To ensure their rulemakings comply with the APA, agencies will issue a variety of formal requests for comment in the Federal Register. These primarily consist of Requests for Information (RFIs) and Notices of Proposed Rulemaking (NPRMs). These public solicitations are important because responses form the public record that affects policy long into the future. When an agency finally does implement a rule, it must refer to items in the public record that influenced its decision. Just because an idea is out in the wild does not mean that it will be incorporated in the rulemaking process; effective advocates ensure that they respond to agency calls for comments. [4]
Tips for engaging
Now that you know how the legislative and executive branches make policy, here are some suggestions for how to productively advance your views. This is not advice on a specific situation.
Engage early and engage often
- Working with policymakers is just like any other form of networking: only showing up when you need something is not the best look. You’ll be much more effective in advancing your position if you get to know staff before you need their help. So look ahead, engage early, and check in regularly with your contacts. [5] A great way to “check in” (instead of just asking someone “hey can we check in so I can tell you what I want again xD”) is to provide some sort of research or observation from your industry. Identify an important trend or conduct some market research and present that to your contacts. That kind of non-public, industry-insider information is always welcome.
Be honest
- When an industry stakeholder lobbies for his or her interest, it’s pretty obvious to policy staff what that interest is. Don’t try to hide it… that looks way worse. Just be up front about your bias then explain to staff why they should still be persuaded by your position. Additionally, don’t lie about anything. Ever. If you can’t or shouldn’t reveal a particular piece of information about your business, your competitors, the market, whatever, that’s perfectly acceptable. Just say so. But don’t lie.
Remember that staff are busy
- Most staff have more to do than they can handle. This is a limit to be aware of, but it’s also an opportunity! The limit: make targeted, specific asks (for meetings, for policy consideration, etc.) and explain your position concisely and directly. The opportunity: if you can be a valuable resource to staff (see: tips 1 and 2), you can become their go-to resource on a particular policy issue. That’s very valuable.
Seek professional help
- US federal policymaking is almost endlessly complex, and with that complexity comes a lot of inside baseball. In my opinion, unless you’ve worked in government, it’s really, really hard to truly understand how policy is made. Maybe that’s not how it should work, but it’s how it does work. If your firm needs help navigating the DC policymaking process, there’s no shame in getting help. You wouldn’t set up your own Tier IV data center; you just use AWS. There are plenty of excellent advocates in DC that can help your firm or interest group. Reach out. [6]
Getting policy implemented is hard. In some ways, this is good. Policy can have big effects, so it’s important to give issues appropriate consideration. Hopefully you now have a better idea of how policy proposals move through Congress and the executive branch and how you can most effectively advocate for your preferred policy.

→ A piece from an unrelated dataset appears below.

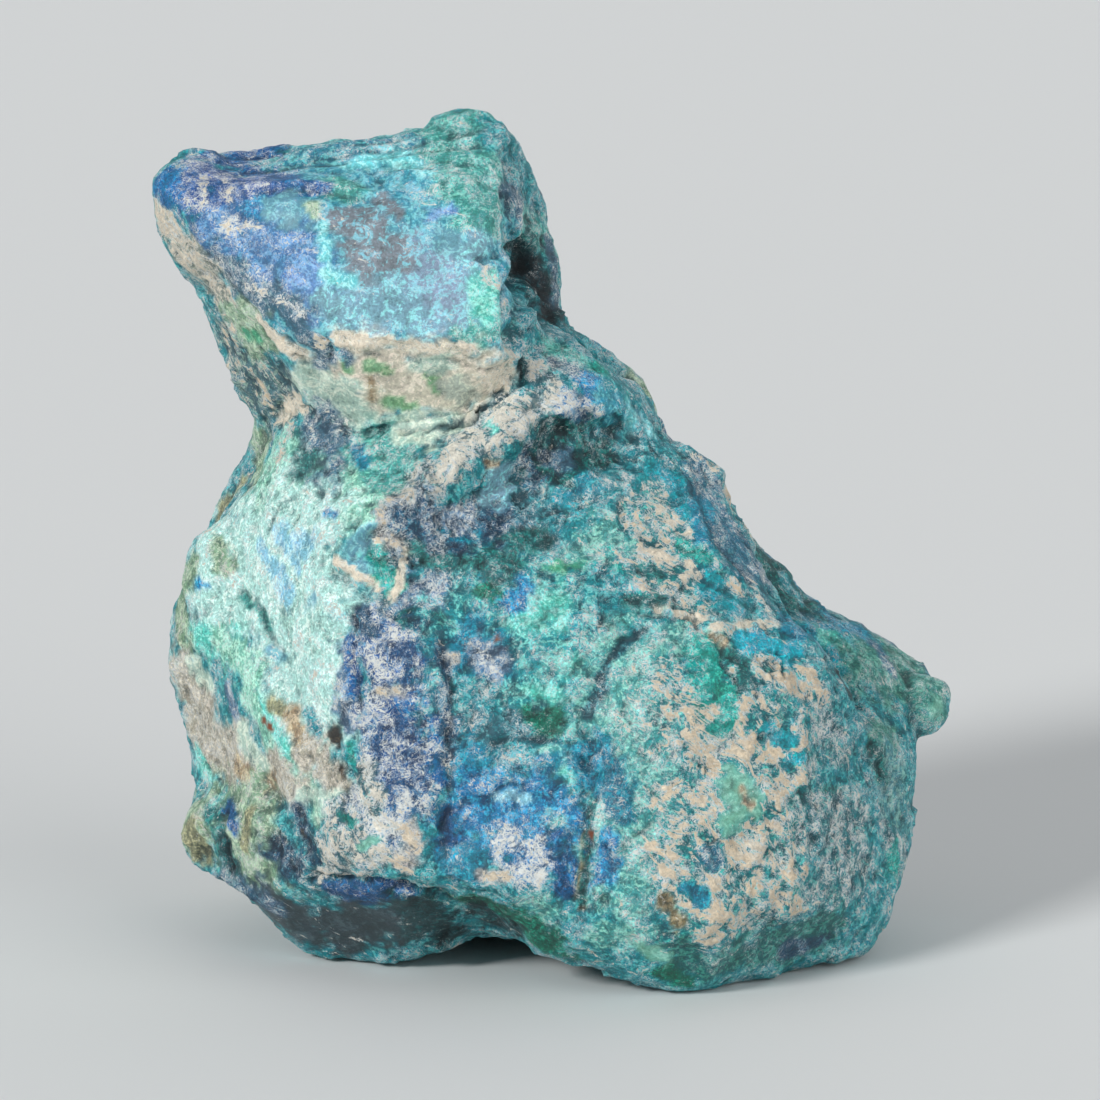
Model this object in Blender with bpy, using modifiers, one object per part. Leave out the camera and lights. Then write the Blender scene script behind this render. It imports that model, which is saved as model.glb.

The effect of the specific policy proposals cited in endnote 1 is TBD. It depends on what behind-the-scenes coordination, lobbying, and persuasion is ongoing (if any). As you can see, getting your ideas into the public is just the first step of a long process. More on how to think about this process to come. Follow this Medium or follow me on Twitter for more.
I do or did work for a US federal financial regulator. I do or did work in Congress. These are my independent thoughts and do not necessarily represent the views of my employer.
Endnotes:
[1] Coinbase — Digital Asset Policy Proposal: Safeguarding America’s Financial Leadership
Jump Capital — Stablecoins: The Impending Rise of a Multi-Trillion Dollar Market
A16Z — An Agenda for the Future of the Internet
A16Z — Our Proposals to the Senate Banking Committee
FTX — Context on stablecoin regulation
FTX — Policy goals for crypto market regulation
FTX — Areas for Crypto Regulation
[2] A “legislative vehicle” is a euphemism for one of a few must-pass bills each year, often funding or the NDAA, that is ripe for being stuffed with unrelated Member priorities in exchange for a “Yes” vote.
[3] The crypto industry benefited from the procedural protections of the APA in December 2020 when then-Treasury Secretary Mnuchin’s FinCEN proposed a rule to require certain information reporting related to unhosted wallets and other crypto transfers. Following a robust public response (much of which pointed at the unreasonable 15-day comment period), the rule was not implemented. If it had been implemented, it would likely have been challenged on APA grounds given the subject matter and abbreviated process.
[4] Over the summer, the FDIC (banking regulator) and NCUA (credit union regulator) both released RFIs on digital assets. The questions were detailed, nuanced, and complicated — exactly the sort of questions that informed industry participants would be best-equipped to answer. Disappointingly, response from cryptonative firms and organizations was limited to just a few groups (see comments here and here). This was a missed opportunity to open productive engagement with these two important agencies, in my opinion.
[5] I think that checking in every 2–6 months is a good cadence depending on how high-profile your issue is.
[6] Remember that establishing a presence in DC doesn’t necessarily mean doing something on your own! In fact, the best course of action for most firms will probably be joining an ongoing effort. There are already trade groups and nonprofit advocates fighting for crypto in DC. Duplicating ongoing advocacy can inadvertently harm progress, so look into these groups and consider contributing or joining.